◆ WHAT YOU ARE ASKED TO DO ◆
Can you write out the whole listing exactly?

◆ SUPPLIED INFORMATION ◆
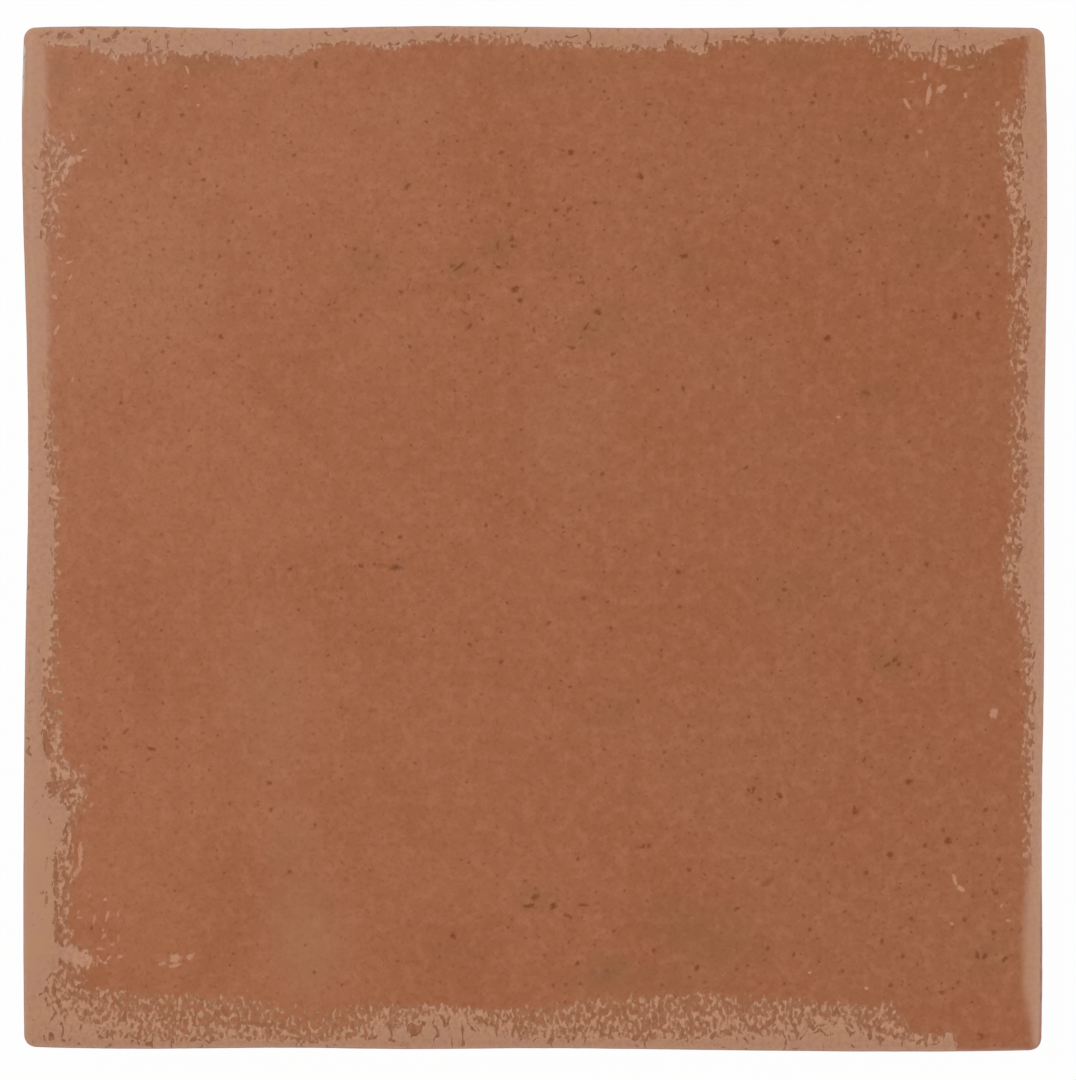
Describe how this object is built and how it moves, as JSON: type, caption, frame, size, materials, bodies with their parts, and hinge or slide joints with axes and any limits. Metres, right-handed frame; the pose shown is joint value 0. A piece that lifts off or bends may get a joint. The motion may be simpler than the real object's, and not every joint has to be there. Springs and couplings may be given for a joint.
{
  "type": "glazed wall tile",
  "caption": "Square glazed ceramic wall tile with uneven cushioned edges, a speckled terracotta face and a flat ribbed back for bedding.",
  "frame": {"origin": "middle of the bedding plane that the ribs of the back lie in", "axes": "+Z out of the glazed face, +Y towards the top of the face as pictured, +X to its right"},
  "size_m": [0.1002, 0.1003, 0.0091],
  "materials": {
    "glazed_body": "satin terracotta glaze with fine dark specks and a pale worn rim"
  },
  "bodies": {
    "root": {"wall_tile": "glazed_body"}
  },
  "joints": []
}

◆ TASK RESPONSE ◆
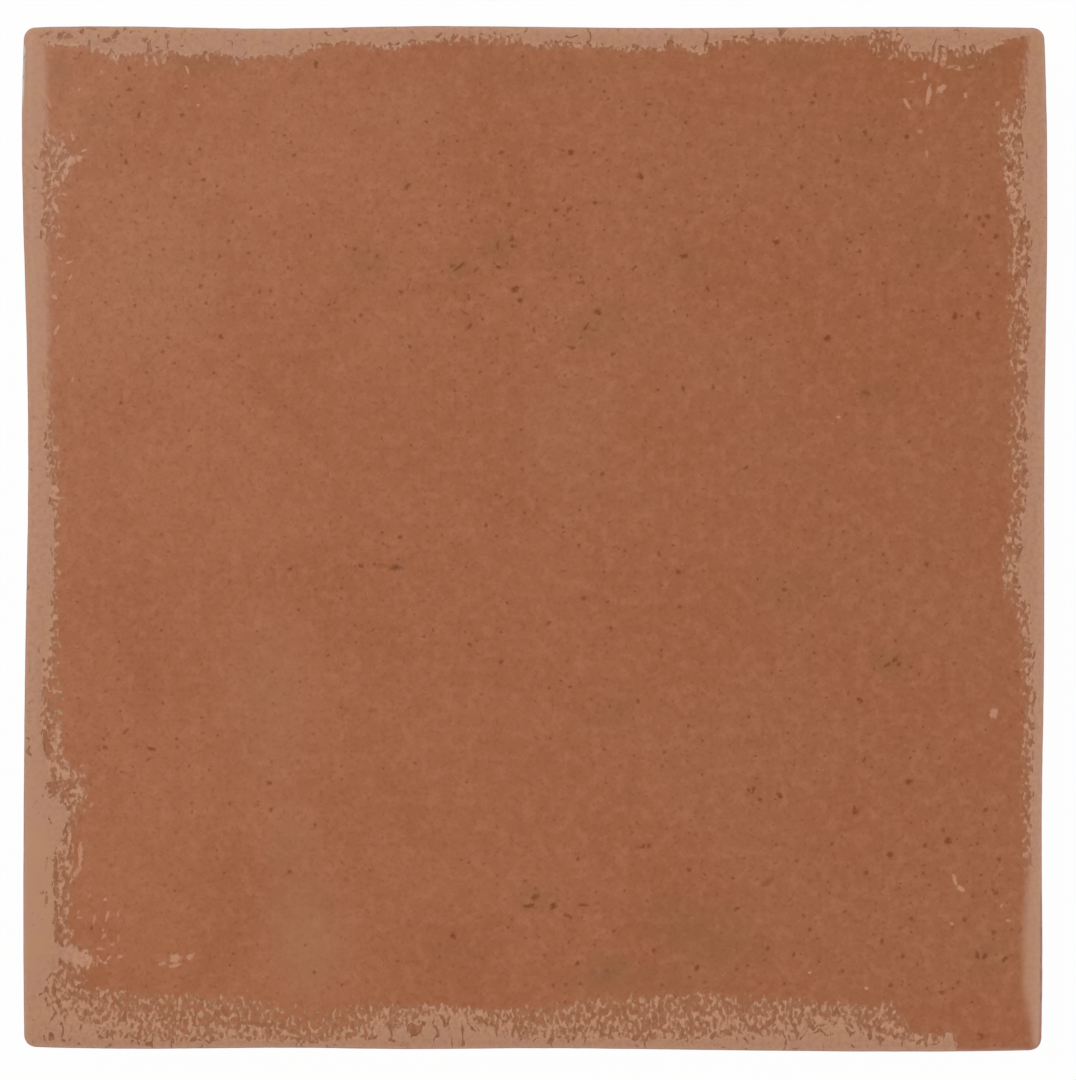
Describe how this object is built and how it moves, as JSON: type, caption, frame, size, materials, bodies with their parts, and hinge or slide joints with axes and any limits. Metres, right-handed frame; the pose shown is joint value 0. A piece that lifts off or bends may get a joint. The motion may be simpler than the real object's, and not every joint has to be there. Springs and couplings may be given for a joint.
{
  "type": "glazed wall tile",
  "caption": "Square glazed ceramic wall tile with uneven cushioned edges, a speckled terracotta face and a flat ribbed back for bedding.",
  "frame": {"origin": "middle of the bedding plane that the ribs of the back lie in", "axes": "+Z out of the glazed face, +Y towards the top of the face as pictured, +X to its right"},
  "size_m": [0.1002, 0.1003, 0.0091],
  "materials": {
    "glazed_body": "satin terracotta glaze with fine dark specks and a pale worn rim"
  },
  "bodies": {
    "root": {"wall_tile": "glazed_body"}
  },
  "joints": []
}